I know one thing, there is definitely no lack for material. Shit. It's a God-Damned gold mine. We have a surplus of flacidity. And yeah, this is much easier behind a computer. But, I don't get paid for the truth either. America needs to eat they're Wheaties. Easier written than done though.
Obama 0 mutherfucking 8.
This cover has spawned such a bizarre amount of confusion and still more bizarre attempts to spell things out, I don't even know where to begin. I guess you've done the job for me, though, so instead I'll just... offer this little personal anecdote.
Someone comes up to me to show me the magazine cover. 'This has sparked a lot of controversy, you know,' she comments. Holy flaming crapballs, Batman! It has!? Blown away by such unexpected news, I can but mumble a noise of acknowledgment. 'I don't think it's fair,' she continues, 'unless they do the same for McCain.' A pause for reflection. She reasserts. Exeunt.

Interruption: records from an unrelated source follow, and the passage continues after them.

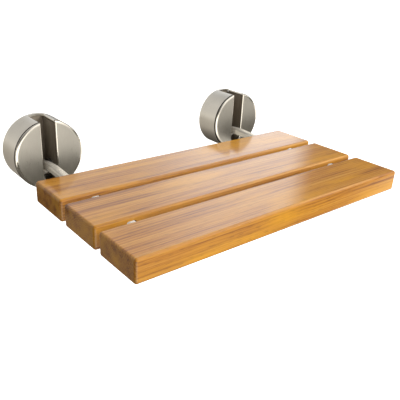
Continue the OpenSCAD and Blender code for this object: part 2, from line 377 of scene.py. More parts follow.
def object_of(bm, name):
    """A plain object from a bmesh, with its normals outward."""
    bmesh.ops.recalc_face_normals(bm, faces=bm.faces)
    mesh = bpy.data.meshes.new(name)
    bm.to_mesh(mesh)
    bm.free()
    made = bpy.data.objects.new(name, mesh)
    bpy.context.scene.collection.objects.link(made)
    return made


def loft(name, axis, levels):
    """A solid through (place, outline) levels along X, Y or Z, with outlines in YZ, XZ or XY."""
    def place(a, b, c):
        return {"X": (c, a, b), "Y": (a, c, b), "Z": (a, b, c)}[axis]
    bm = bmesh.new()
    rings = [[bm.verts.new(place(a, b, c)) for a, b in outline] for c, outline in levels]
    count = len(rings[0])
    bm.faces.new(rings[0])
    bm.faces.new(rings[-1])
    for low, high in zip(rings, rings[1:]):
        for i in range(count):
            j = (i + 1) % count
            bm.faces.new((low[i], low[j], high[j], high[i]))
    return object_of(bm, name)


def prism(name, outline, axis, low, high):
    """A solid with the same outline all along its axis."""
    return loft(name, axis, [(low, outline), (high, outline)])


def arc(cx, cy, radius, start, end, steps):
    """Points on an arc, with angles in degrees."""
    angles = [math.radians(start + (end - start) * i / steps) for i in range(steps + 1)]
    return [(cx + radius * math.cos(a), cy + radius * math.sin(a)) for a in angles]


def circle(cx, cy, radius, steps):
    """Points all the way round a circle."""
    return arc(cx, cy, radius, 0, 360 - 360 / steps, steps - 1)


def lathe(profile, steps, centre, axis):
    """A bmesh that turns (radius, height) points about an axis, +Y or +Z, through a centre."""
    bm = bmesh.new()
    rings = []
    for radius, height in profile:
        if radius < WELD:
            turns = [0.0]
        else:
            turns = [2 * math.pi * i / steps for i in range(steps)]
        ring = []
        for turn in turns:
            a, b = radius * math.sin(turn), radius * math.cos(turn)
            offset = Vector((a, height, b)) if axis == "Y" else Vector((a, b, height))
            ring.append(bm.verts.new(centre + offset))
        rings.append(ring)
    for low, high in zip(rings, rings[1:]):
        for i in range(steps):
            j = (i + 1) % steps
            corners = [low[i % len(low)], low[j % len(low)], high[j % len(high)], high[i % len(high)]]
            corners = list(dict.fromkeys(corners))
            if len(corners) > 2:
                bm.faces.new(corners)
    for ring in (rings[0], rings[-1]):
        if len(ring) > 2:
            bm.faces.new(ring)
    return bm


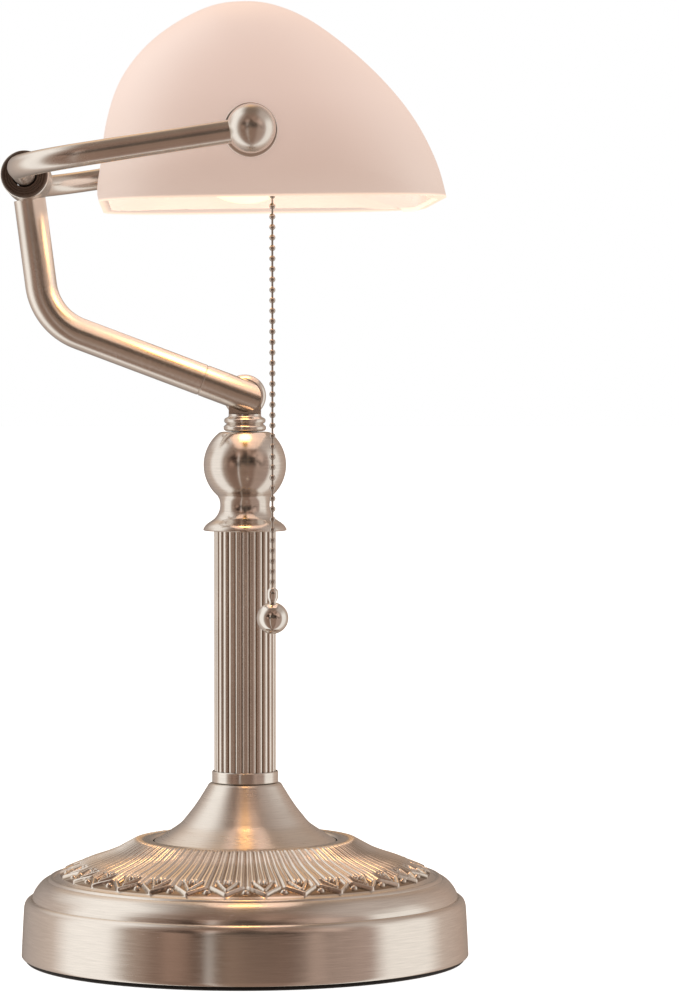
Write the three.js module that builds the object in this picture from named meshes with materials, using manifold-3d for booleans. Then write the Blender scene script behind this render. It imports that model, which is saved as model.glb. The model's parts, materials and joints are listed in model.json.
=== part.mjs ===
// Banker's desk lamp: weighted round base, reeded column with a turned vase, a bent arm on a
// half-lap knuckle, a horizontal hub that carries a U-shaped yoke, and an opal glass shade that
// turns on the yoke's two ball ends around a pull-chain lampholder.
//
// Millimetres, +Z up. The origin is the centre of the base's underside, on the column's axis.
// X runs along the shade, the hub stands behind the column on the +Y side, and the open front of
// the shade looks towards -Y. The lampholder and its chain are on the -X side.

import * as THREE from 'three';
import { mergeVertices } from 'three/addons/utils/BufferGeometryUtils.js';
import Module from 'manifold-3d';

const wasm = await Module();
wasm.setup();

// ---------------------------------------------------------------------------------------------
// Driving dimensions
// ---------------------------------------------------------------------------------------------

const FIT_GAP = 0.3; // between pieces that seat on, pass through or slide in one another
const BORE_SIDES = 8; // flats of a bent tube's bore

// Base
const BASE_RADIUS = 90;
const PAD_THICKNESS = 1.5;
const PAD_INSET = 1.5; // how far the pad's edge stands in from the wall
const PLATE_THICKNESS = 1.2;
const SHELL_THICKNESS = 1.2;
const WALL_TOP_Z = 24; // top of the shell's nearly upright wall
const WALL_DRAFT = 1; // how far the wall leans in over its height
const LIP_SIZE = 2.6; // rounded lip on top of the wall
const SHOULDER_WIDTH = 11;
const SHOULDER_TOP_Z = 35.3;
const DOME_RISE = 13.7; // of the embossed dome, above the shoulder
const SEAT_DROP = 1.3; // how far the cone's seat lies below the dome's inner edge
const WEIGHT_RADIUS = 72;
const WEIGHT_THICKNESS = 12;
const WEIGHT_BOSS_RADIUS = 14;
const NUT_RECESS_RADIUS = 12;
const NUT_RECESS_DEPTH = 9;
const CORD_CHANNEL_WIDTH = 9;
const CORD_CHANNEL_DEPTH = 7;
const CORD_OUTLET_Z = 12;
const CORD_OUTLET_RADIUS = 4.8;
const GROMMET_BORE_RADIUS = 3.2;
const GROMMET_FLANGE_RADIUS = 7;
const GROMMET_FLANGE_THICKNESS = 1.5;

// Cone, column and vase
const CONE_FOOT_RADIUS = 36.6;
const CONE_TOP_RADIUS = 14.5;
const CONE_HEIGHT = 23.3;
const CONE_THICKNESS = 1.2;
const ROD_RADIUS = 5;
const ROD_BORE_RADIUS = 3.5;
const ROD_NUT_ACROSS_FLATS = 16;
const ROD_NUT_THICKNESS = 5.5;
const ROD_WASHER_RADIUS = 10;
const ROD_WASHER_THICKNESS = 1.5;
const FERRULE_HEIGHT = 4.5;
const FERRULE_FLOOR = 1.4;
const FERRULE_WALL = 0.45;
const COLUMN_RADIUS = 12.55;
const COLUMN_LENGTH = 101.4;
const COLUMN_WALL = 1.2; // under the grooves
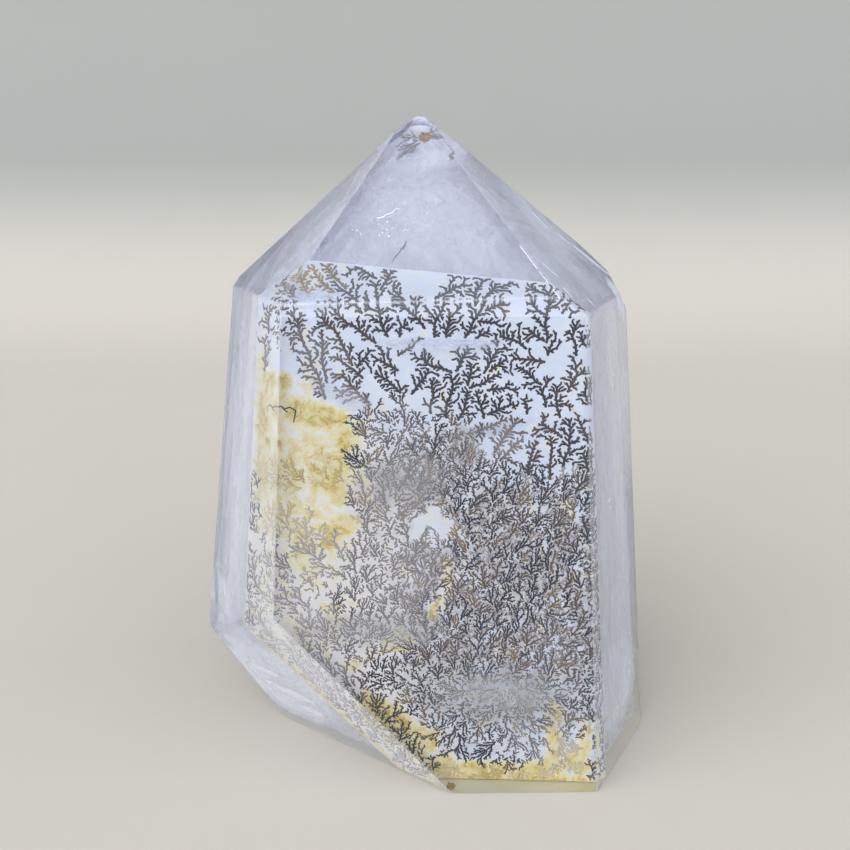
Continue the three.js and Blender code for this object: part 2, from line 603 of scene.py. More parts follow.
def patches(rows, u, v):
    """How strongly the soft patches cover one place, with ragged borders."""
    ragged = 0.30 * ripple(u, v, 0.5, 3.0)
    ragged += 0.24 * ripple(u, v, 1.4, 9.0)
    ragged += 0.14 * ripple(u, v, 3.5, 5.0)
    most = 0.0
    for centre_u, centre_v, half_width, half_height, lean, strength in rows:
        turn = math.radians(lean)
        across = (u - centre_u) * math.cos(turn) + (v - centre_v) * math.sin(turn)
        along = -(u - centre_u) * math.sin(turn) + (v - centre_v) * math.cos(turn)
        distance = math.hypot(across / half_width, along / half_height) + ragged
        fade = clamped((1.6 - distance) / 1.1)
        most = max(most, strength * fade * fade * (3 - 2 * fade))
    return most


def slant_depth(u, v):
    """How far a place on the fracture lies inside the slanting cut."""
    normal, reach = SLANT
    return reach - normal.dot(FRACTURE.place(u, v))


def stain_at(u, v):
    """Iron stain: soft patches, and a band that follows the slanting edge."""
    band = 1.2 - slant_depth(u, v) + 0.5 * ripple(u, v, 1.0, 7.0)
    low = clamped((20.0 - v) / 7.0, 0.35)
    return max(patches(STAIN_PATCHES, u, v), 0.85 * low * clamped(band / 0.7))


def grey_at(u, v):
    """The brownish grey that the deep, unsharp dendrites give the ground below the great fronds."""
    ragged = 1.6 * ripple(u, v, 0.3, 1.0)
    low = clamped((37.5 - 0.35 * max(0.0, u) - v + ragged) / 4.5)
    right = clamped((u + 7.0 + ragged) / 6.0, 0.15)
    lit = 1.0 - 0.9 * clamped(4.0 * ripple(u, v, 0.42, 30.0) - 0.2)
    foot = 0.35 + 0.65 * clamped((v - 6.0) / 10.0)
    clear = 0.1 if bare_at(u, v) else 1.0
    return clear * lit * clamped(patches(GREY_PATCHES, u, v), 0.6 * low * right * foot)


def warm_at(u, v):
    """The warm white of the lower left, where a little iron crept into the frost."""
    return clamped((3.0 - u) / 9.0) * clamped((40.0 - v) / 6.0)


def pale_at(u, v):
    return min(0.92, patches(PALE_PATCHES, u, v))


def haze_at(u, v):
    """Haze, with the short level step in the fracture where the upper fronds root."""
    step = 0.0
    if STEP_LINE_LEFT < u < STEP_LINE_RIGHT and v < STEP_LINE_HEIGHT:
        fade = min(1.0, (STEP_LINE_RIGHT - u) / 3.0, (u - STEP_LINE_LEFT) / 1.5)
        step = 0.85 * fade * math.exp(-(STEP_LINE_HEIGHT - v) / 0.7)
    return min(0.92, max(patches(HAZE_PATCHES, u, v), step))


STEP_LINE_HEIGHT = 47.3
STEP_LINE_LEFT = -5.4
STEP_LINE_RIGHT = 7.5


# Dendrites

# Fronds of the upper band: root (u, v), tip (u, v), how far side branches spread, and shade, from 0 for
# near black to 1 for golden rust. Each row is one trunk that can be told apart.
GREAT_FRONDS = [
    # the golden group at the upper left
    (-11.7, 50.6, -12.7, 53.0, 0.9, 0.72),
    (-9.2, 51.0, -11.8, 53.8, 0.7, 0.66),
    (-8.1, 51.4, -9.8, 54.1, 0.8, 0.55),
    (-12.9, 50.4, -14.0, 52.4, 0.6, 0.5),
    (-14.9, 47.5, -15.3, 50.3, 0.6, 0.3),
    (-15.6, 43.8, -15.9, 47.0, 0.6, 0.34),
    # rooted on the step line or just above it
    (-5.3, 46.8, -9.4, 50.1, 0.9, 0.3),
    (-6.6, 49.6, -8.8, 52.9, 0.8, 0.3),
    (-4.2, 47.4, -5.6, 52.2, 1.5, 0.25),
    (-4.9, 51.4, -4.4, 54.0, 1.3, 0.25),
    (-5.2, 52.6, -7.4, 53.9, 0.6, 0.25),
    (-3.1, 47.4, -3.0, 48.8, 0.5, 0.2),
    (-0.7, 48.2, -3.0, 52.2, 1.0, 0.2),
    (0.2, 47.4, 0.1, 53.4, 1.7, 0.15),
    (0.2, 50.6, 2.9, 52.6, 0.8, 0.2),
    (1.3, 47.4, 1.1, 50.2, 1.0, 0.15),
    (3.0, 47.4, 5.6, 52.8, 1.5, 0.2),
    (4.2, 49.0, 6.2, 48.9, 0.4, 0.2),
    (4.0, 50.4, 4.2, 53.2, 0.7, 0.2),
    (4.9, 50.0, 6.7, 50.9, 0.5, 0.35),
    (4.0, 47.4, 5.4, 48.2, 0.5, 0.2),
    (6.1, 46.6, 6.1, 47.9, 0.4, 0.2),
    (8.9, 46.4, 7.1, 48.8, 0.6, 0.25),
    (10.7, 47.0, 10.2, 51.7, 1.9, 0.15),
    (10.6, 47.2, 8.7, 48.2, 0.4, 0.15),
    (13.6, 45.8, 12.5, 48.2, 0.5, 0.2),
    (14.6, 46.6, 13.7, 47.6, 0.4, 0.3),
    (14.2, 49.9, 12.5, 50.6, 0.6, 0.3),
    # the next tier down
    (-10.3, 41.3, -12.6, 49.3, 1.0, 0.38),
    (-10.1, 42.9, -11.2, 48.1, 0.5, 0.36),
    (-7.6, 44.6, -10.4, 49.5, 0.9, 0.34),
    (-6.6, 43.4, -9.7, 45.4, 0.9, 0.28),
    (-7.2, 44.4, -6.4, 46.6, 0.5, 0.25),
    (-6.0, 41.0, -9.1, 43.7, 0.8, 0.4),
    (-3.2, 44.2, -7.0, 46.7, 1.3, 0.28),
    (-3.3, 45.6, -1.7, 46.6, 0.5, 0.3),
    (-3.0, 42.0, -5.2, 44.4, 0.6, 0.2),
    (-2.0, 41.9, -1.3, 45.0, 0.8, 0.2),
    (-0.1, 40.0, -0.4, 43.6, 0.6, 0.25),
    (1.9, 44.0, -0.8, 46.4, 0.7, 0.15),
    (2.0, 43.9, 1.9, 46.8, 0.8, 0.15),
    (2.2, 44.2, 3.8, 46.3, 0.5, 0.2),
    (1.4, 39.6, 1.0, 44.1, 1.1, 0.2),
    (3.4, 42.8, 3.6, 45.2, 0.6, 0.15),
    (3.5, 42.6, 6.4, 44.2, 0.6, 0.2),
    (4.9, 44.0, 5.4, 46.8, 0.8, 0.15),
    (5.4, 44.2, 7.0, 45.6, 0.4, 0.15),
    (2.5, 39.4, 2.9, 42.6, 0.5, 0.2),
    (5.0, 39.6, 4.9, 42.6, 0.8, 0.2),
    (5.2, 42.4, 7.2, 43.5, 0.5, 0.2),
    (5.3, 40.0, 7.5, 41.8, 0.6, 0.2),
    (9.2, 39.9, 8.0, 42.4, 0.5, 0.2),
    (9.1, 40.1, 9.7, 41.6, 0.3, 0.2),
    (10.9, 40.8, 10.7, 46.4, 1.2, 0.18),
    (10.5, 43.0, 7.8, 44.9, 0.8, 0.2),
    (10.7, 45.2, 7.8, 46.2, 0.7, 0.3),
    (10.9, 45.8, 11.9, 47.4, 0.5, 0.2),
    (12.9, 42.2, 12.8, 46.6, 0.6, 0.3),
    (12.9, 42.3, 14.3, 44.2, 0.5, 0.4),
    (12.3, 39.8, 12.2, 43.0, 0.6, 0.3),
    (15.0, 41.0, 14.2, 42.4, 0.6, 0.35),
    (15.2, 37.2, 14.1, 40.2, 0.5, 0.35),
    (12.6, 37.8, 10.7, 39.8, 0.6, 0.35),
    (12.8, 34.9, 12.7, 39.9, 1.0, 0.28),
    (11.6, 33.6, 10.3, 37.9, 0.7, 0.35),
    (9.5, 34.0, 9.7, 37.6, 0.5, 0.3),
    (15.3, 34.4, 14.4, 36.4, 0.5, 0.3),
    (6.6, 35.4, 9.2, 37.4, 0.6, 0.45),
    (6.0, 36.2, 8.6, 39.6, 0.5, 0.38),
    (4.2, 38.2, 7.2, 39.8, 0.5, 0.35),
]

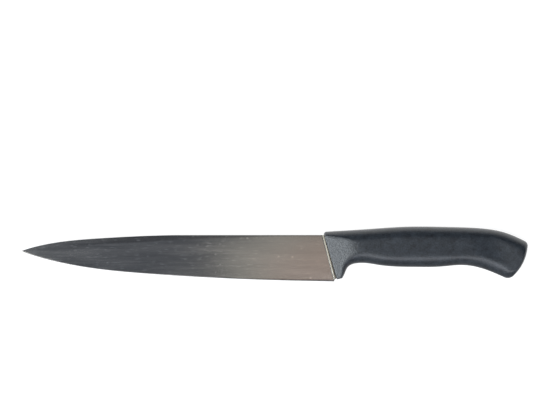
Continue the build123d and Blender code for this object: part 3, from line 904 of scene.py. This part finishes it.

Don't worry, madam, I'm sure that the entire staff at The New Yorker are already planning that for their next issue. No? You think not? Perhaps you're right. But maybe a Republican publication will offer a cover that "hold[s] up a mirror to the prejudice and dark imaginings" of the left about McCain. You know... McCain is sitting in a rocking chair in the Oval Office, blanket over his lap, grasping a cane and looking dazedly at a row of portraits of former white, male presidents. Cindy brings him a tray with a milky cup of tea, some cookies she made from a favorite 'family recipe,' and a heaping platter of vitamin pills...
Republican No. 1- 'Hahaha, it's SO ludicrous how those on the left describe McCain as OLD and SENILE and a repeat of PREVIOUS LEADERS that we have had, Republican No. 2!'
Republican No. 2- 'Why yes, Republican No. 1, it's SO FUNNY, because McCain is obviously a VISIONARY who blows with the WINDS OF CHANGE.'
Republican No. 1- 'Well -- HAHA -- he's not old enough to be PUSHED OVER by them because he's too WEAK and GERIATRIC to STAND, that's for sure!'
Republican No. 2- 'Hahaha, how right you are, Republican No. 1, how right you are...'
Alright, I'm finally truly at a loss as for what else to say. Cheers, everyone.